One construction worker commented that he had helped bulldoze an area near Iron River for a mining company and that the mine caused extensive pollution afterwards. To applause, the man said, “If an opportunity came to work at this mine, I’d probably turn it down, regardless of how much money I could make, because I like it just the way it is.”

Cherry commented that Kennecott would hire 300 construction workers during the construction phase and 120 workers for actual mining. Cherry said that Kennecott is aiming for 70% local jobs but did not specify what the company considers “local”.

Bill Henry said that Kennecott is hiring contractors for the underground, “major civil”, and mechanical/electrical construction phases of the Eagle Project and that local contractors will be given hiring priority ‘even if their bid is a little higher.’

While initially saying that Kennecott did not have contractors lined up for construction, Henry did admit that the contractors are Bacco Construction Co., from Iron Mountain; Yalmer-Mattila Contracting Inc., from Houghton; and A. Lindberg & Sons, from Ishpeming.

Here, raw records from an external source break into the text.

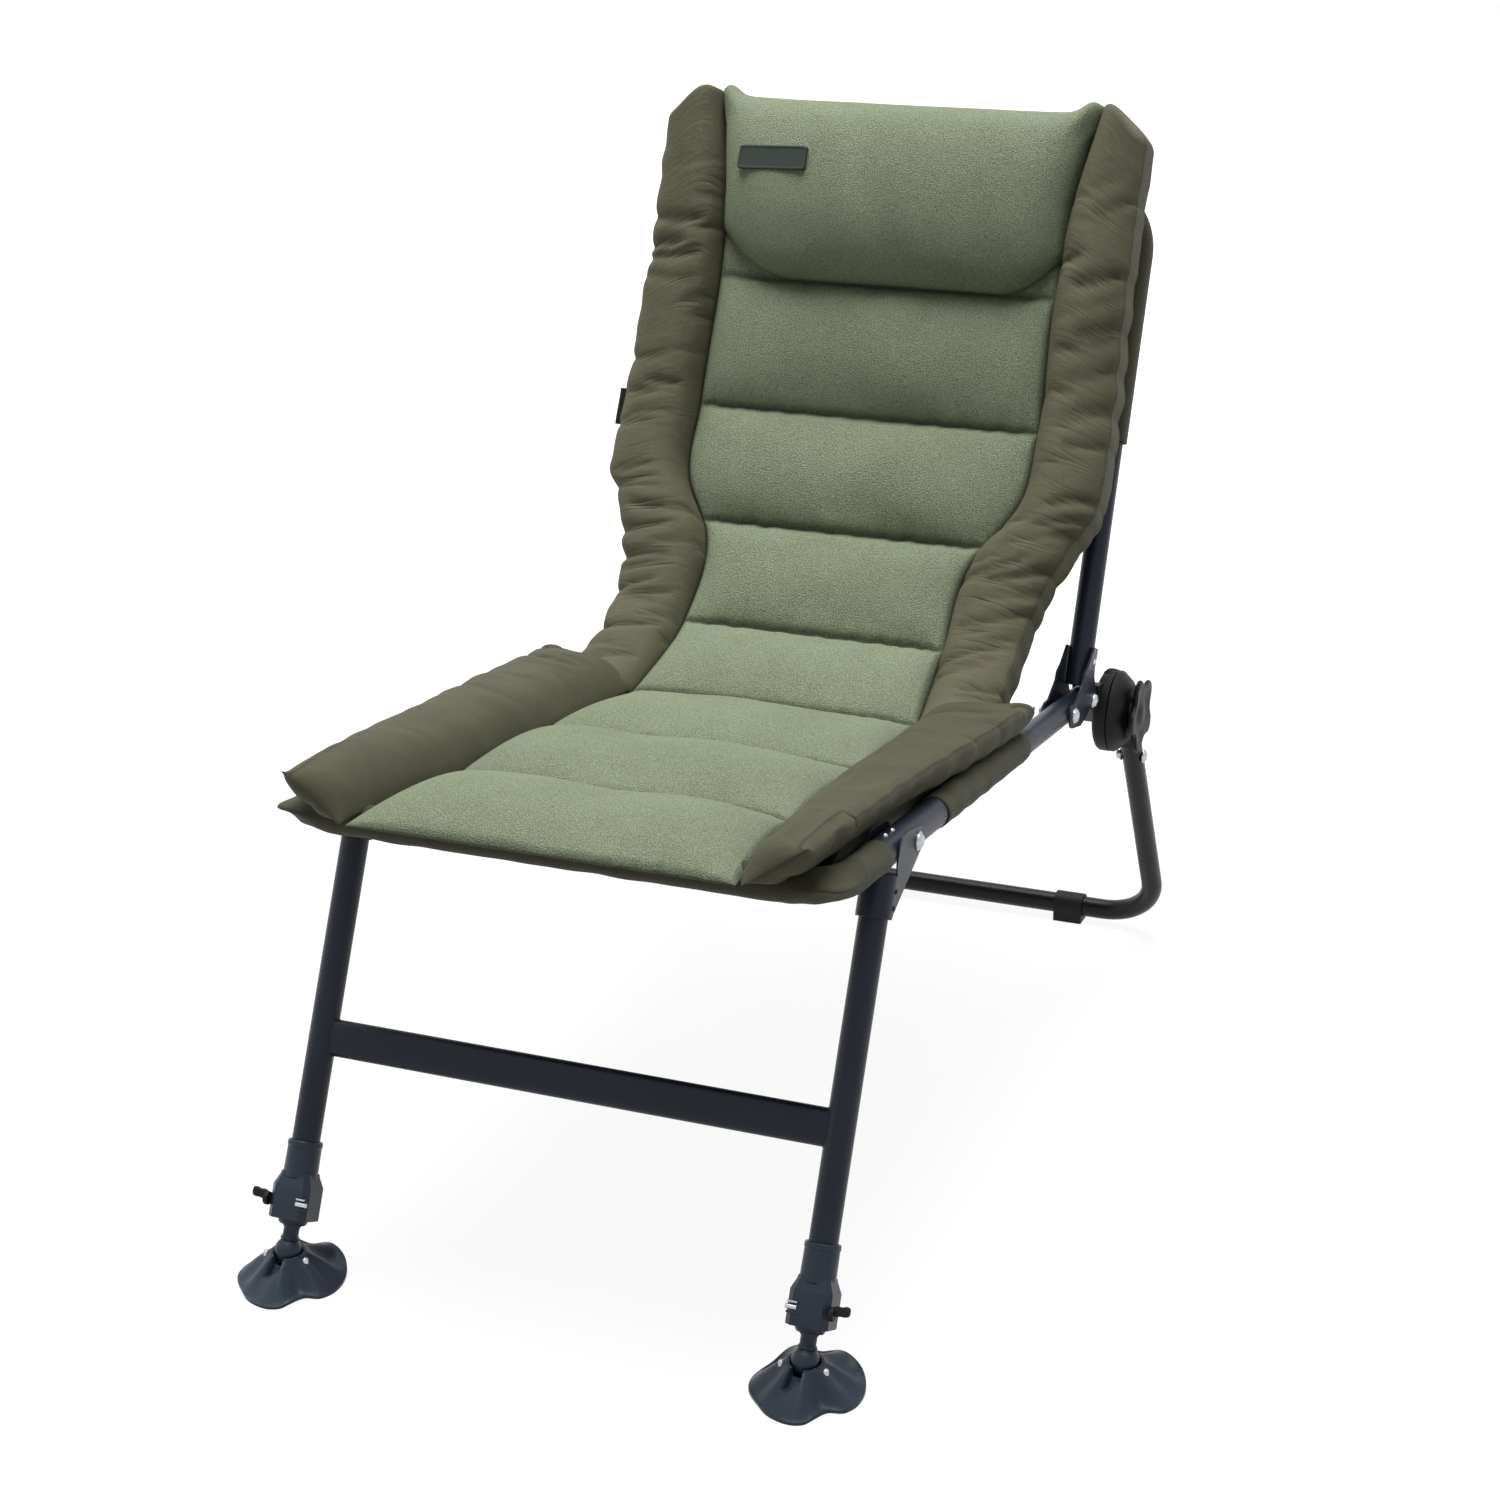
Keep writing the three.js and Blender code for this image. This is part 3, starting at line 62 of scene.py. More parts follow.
# Driving sizes of the chair, in millimetres and degrees
RAIL_X = 245
RAIL_RADIUS = 12.5
REAR_RADIUS = 11
TUBE_WALL = 1.3
INNER_LEG_RADIUS = 8.5
SLEEVE_RADIUS = 14.3
SEAT_TILT = 6.6
LEG_LEAN = 26.34
REAR_LEAN = 27.9
BACK_LEAN = 24
RAIL_LENGTH = 714
RAIL_BEND = 48
PIVOT_ALONG = 163.7
HINGE_ALONG = 634.2
END_BOLT_ALONG = 703
AXLE_ALONG = 757.6
AXLE_DROP = 22.1
LEG_OFFSET = 41.1
BACK_OFFSET = 51
BACK_TOP = 532
BACK_BEND = 62
REAR_X = 281
REAR_BEND = 62
SOLE_DROP = 17

TUBE_SIDES = 40
BEND_STEPS = 14

random = np.random.default_rng(11)


# Places

def tilted(degrees):
    """Turn about X as a 3 by 3 array."""
    turn = np.radians(degrees)
    c, s = np.cos(turn), np.sin(turn)
    return np.array([[1, 0, 0], [0, c, -s], [0, s, c]])


PIVOTS = {
    joint["name"]: np.array(joint["pos_m"]) for joint in frame["joints"] if "pos_m" in joint
}


def axes_at(origin, degrees, shift=(0, 0, 0)):
    """Axes turned about X whose own point shift lies at the origin given."""
    turn = tilted(degrees)
    return origin - turn @ np.array(shift, float) * MM, turn


LEG = axes_at(PIVOTS["front_legs_fold"], -LEG_LEAN)
SEAT = axes_at(PIVOTS["front_legs_fold"], -SEAT_TILT, (0, PIVOT_ALONG, 0))
BACK = axes_at(PIVOTS["backrest_fold"], -BACK_LEAN)
REAR = axes_at(PIVOTS["rear_leg_fold"], REAR_LEAN)
ROW = (np.zeros(3), np.eye(3))
ANKLE = axes_at(np.array([0, *PIVOTS["foot_l_pitch"][1:]]), 0)
LEG_SPAN = np.linalg.norm((PIVOTS["front_legs_fold"] - PIVOTS["foot_l_pitch"])[1:]) / MM
LEG_LENGTH = np.sqrt(LEG_SPAN ** 2 - LEG_OFFSET ** 2)
REAR_LENGTH = (PIVOTS["rear_leg_fold"][2] / MM - SOLE_DROP) / np.cos(np.radians(REAR_LEAN))


def in_frame(points, axes):
    """Points of a part's axes, in millimetres, as places in the frame in metres."""
    origin, turn = axes
    return origin + points @ turn.T * MM


# Surfaces: each is a pair of points and a list of arrays of faces

def grid(points, wrap_rows=False, wrap_columns=False):
    """Quads between neighbours of a grid of points, joined round where a side wraps."""
    rows, columns = points.shape[:2]
    i = np.arange(rows if wrap_rows else rows - 1)[:, None]
    j = np.arange(columns if wrap_columns else columns - 1)[None, :]
    i2, j2 = (i + 1) % rows, (j + 1) % columns
    quads = np.stack([i * columns + j, i * columns + j2, i2 * columns + j2, i2 * columns + j], -1)
    return points.reshape(-1, 3), [quads.reshape(-1, 4)]


def capped(points):
    """A grid that wraps round its columns, with a face over its first and its last row."""
    rows, columns = points.shape[:2]
    shell, faces = grid(points, wrap_columns=True)
    first = np.arange(columns)[None, ::-1]
    last = np.arange((rows - 1) * columns, rows * columns)[None, :]
    return shell, [*faces, first, last]


def moved(parts, shift):
    return [(points + shift, faces) for points, faces in parts]


def round_angles(count):
    return np.linspace(0, 2 * np.pi, count, endpoint=False)


def unit(vectors):
    return vectors / np.linalg.norm(vectors, axis=-1, keepdims=True)


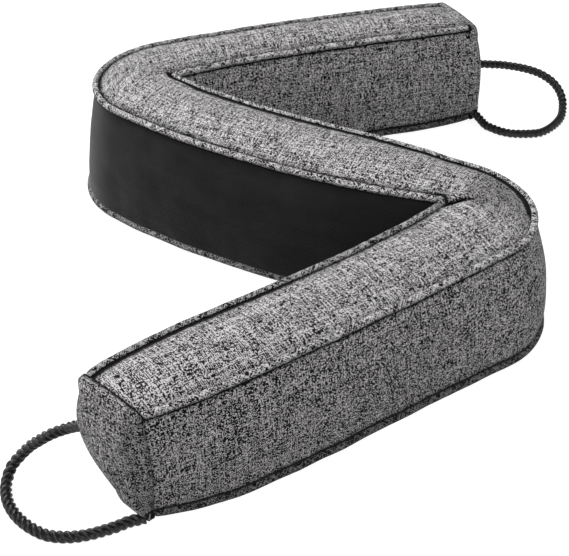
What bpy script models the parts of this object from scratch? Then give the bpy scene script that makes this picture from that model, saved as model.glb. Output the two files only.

Contractors involved in underground construction are Cementation Canada Inc., from Ontario, and J.S. Redpath Limited, also from Ontario.

Following Kennecott’s presentation, Gregg Nominelli, from the Lake Superior Community Partnership (LSCP), informed attendees about the LSCP’s role in assisting individuals with formulating a business plan and seeking loan funding for opening a business. Nominelli stressed that the business does not have to be mine related but could be businesses intended to serve pre-existing needs.




Gregg Nominelli, LSCP; photo by Teresa Bertossi



One citizen commented that an individual might have trouble seeking funding for a business if the venture appeared viable for only a short “seven and one-half to eight-year window,” when the mine was operating. Another comment regarded the potential for an individual interested in long-term business operation to seek reclamation work at the mine site, as pollution, from the mine site, would last indefinitely.